=== Information provided ===
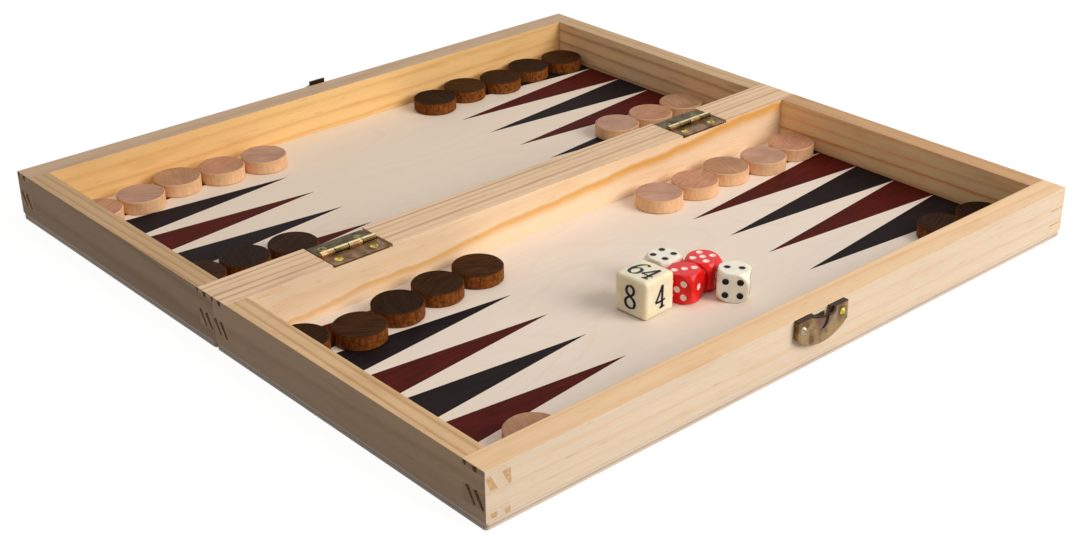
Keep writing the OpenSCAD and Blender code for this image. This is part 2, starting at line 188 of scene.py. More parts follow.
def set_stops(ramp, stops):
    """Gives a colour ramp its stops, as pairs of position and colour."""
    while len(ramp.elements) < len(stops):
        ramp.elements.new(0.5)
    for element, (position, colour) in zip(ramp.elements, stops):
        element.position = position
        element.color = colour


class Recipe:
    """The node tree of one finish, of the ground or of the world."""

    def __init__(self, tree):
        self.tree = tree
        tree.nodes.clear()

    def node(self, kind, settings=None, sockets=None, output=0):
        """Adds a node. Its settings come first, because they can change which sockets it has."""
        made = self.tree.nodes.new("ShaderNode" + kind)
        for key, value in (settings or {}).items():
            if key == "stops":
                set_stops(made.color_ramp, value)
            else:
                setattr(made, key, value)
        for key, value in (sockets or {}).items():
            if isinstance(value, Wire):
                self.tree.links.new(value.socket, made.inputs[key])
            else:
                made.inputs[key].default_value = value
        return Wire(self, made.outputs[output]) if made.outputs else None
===
=== Information provided ===
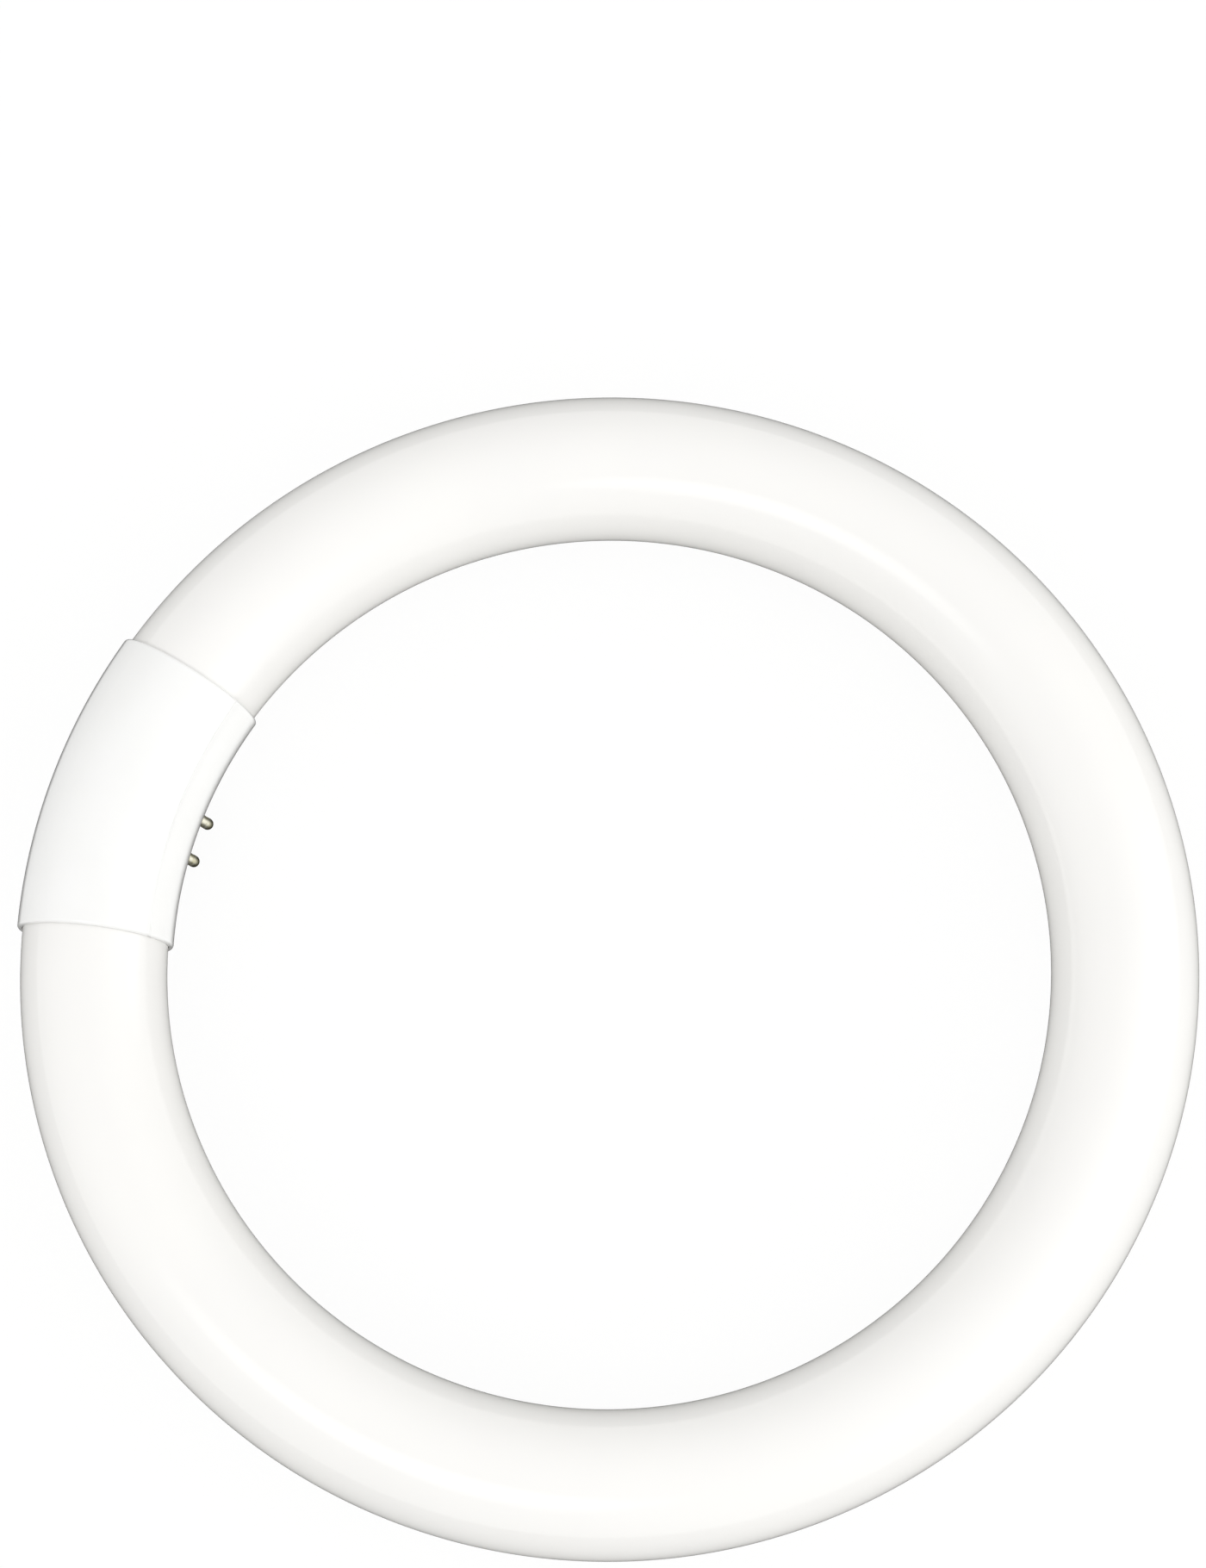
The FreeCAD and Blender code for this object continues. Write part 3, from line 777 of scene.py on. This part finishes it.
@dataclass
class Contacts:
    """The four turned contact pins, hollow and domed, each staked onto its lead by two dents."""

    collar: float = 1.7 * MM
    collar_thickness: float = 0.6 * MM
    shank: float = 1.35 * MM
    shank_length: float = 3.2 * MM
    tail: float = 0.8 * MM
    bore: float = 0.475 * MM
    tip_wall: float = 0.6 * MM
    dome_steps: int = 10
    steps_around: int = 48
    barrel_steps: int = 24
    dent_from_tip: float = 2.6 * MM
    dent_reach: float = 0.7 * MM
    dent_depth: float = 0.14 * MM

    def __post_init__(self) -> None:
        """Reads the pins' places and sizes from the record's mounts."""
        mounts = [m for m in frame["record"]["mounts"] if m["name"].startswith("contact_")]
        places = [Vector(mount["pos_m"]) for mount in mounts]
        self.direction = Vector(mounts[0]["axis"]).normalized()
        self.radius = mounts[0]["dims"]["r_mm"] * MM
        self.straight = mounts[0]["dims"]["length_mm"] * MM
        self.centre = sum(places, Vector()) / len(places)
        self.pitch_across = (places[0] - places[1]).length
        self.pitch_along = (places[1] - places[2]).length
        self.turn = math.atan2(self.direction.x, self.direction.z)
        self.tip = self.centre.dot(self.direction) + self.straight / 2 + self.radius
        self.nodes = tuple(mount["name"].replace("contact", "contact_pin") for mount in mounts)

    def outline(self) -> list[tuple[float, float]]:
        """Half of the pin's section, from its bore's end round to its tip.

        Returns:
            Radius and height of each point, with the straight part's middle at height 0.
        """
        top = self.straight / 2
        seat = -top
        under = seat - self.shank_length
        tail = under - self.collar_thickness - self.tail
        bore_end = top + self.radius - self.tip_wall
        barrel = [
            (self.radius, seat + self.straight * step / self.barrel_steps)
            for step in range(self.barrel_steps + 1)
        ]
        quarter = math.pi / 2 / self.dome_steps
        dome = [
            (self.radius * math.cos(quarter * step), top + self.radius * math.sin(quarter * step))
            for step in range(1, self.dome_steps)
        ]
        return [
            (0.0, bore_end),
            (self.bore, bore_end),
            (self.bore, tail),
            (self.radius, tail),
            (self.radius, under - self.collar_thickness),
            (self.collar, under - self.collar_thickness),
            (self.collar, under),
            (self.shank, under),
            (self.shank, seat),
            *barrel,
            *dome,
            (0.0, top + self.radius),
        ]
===
Look through the entries above and quote exactly the lines from the line with "The FreeCAD and" to the line with "dent_depth: float = 0.14 * MM", counting both of those lines.

The FreeCAD and Blender code for this object continues. Write part 3, from line 777 of scene.py on. This part finishes it.
@dataclass
class Contacts:
    """The four turned contact pins, hollow and domed, each staked onto its lead by two dents."""

    collar: float = 1.7 * MM
    collar_thickness: float = 0.6 * MM
    shank: float = 1.35 * MM
    shank_length: float = 3.2 * MM
    tail: float = 0.8 * MM
    bore: float = 0.475 * MM
    tip_wall: float = 0.6 * MM
    dome_steps: int = 10
    steps_around: int = 48
    barrel_steps: int = 24
    dent_from_tip: float = 2.6 * MM
    dent_reach: float = 0.7 * MM
    dent_depth: float = 0.14 * MM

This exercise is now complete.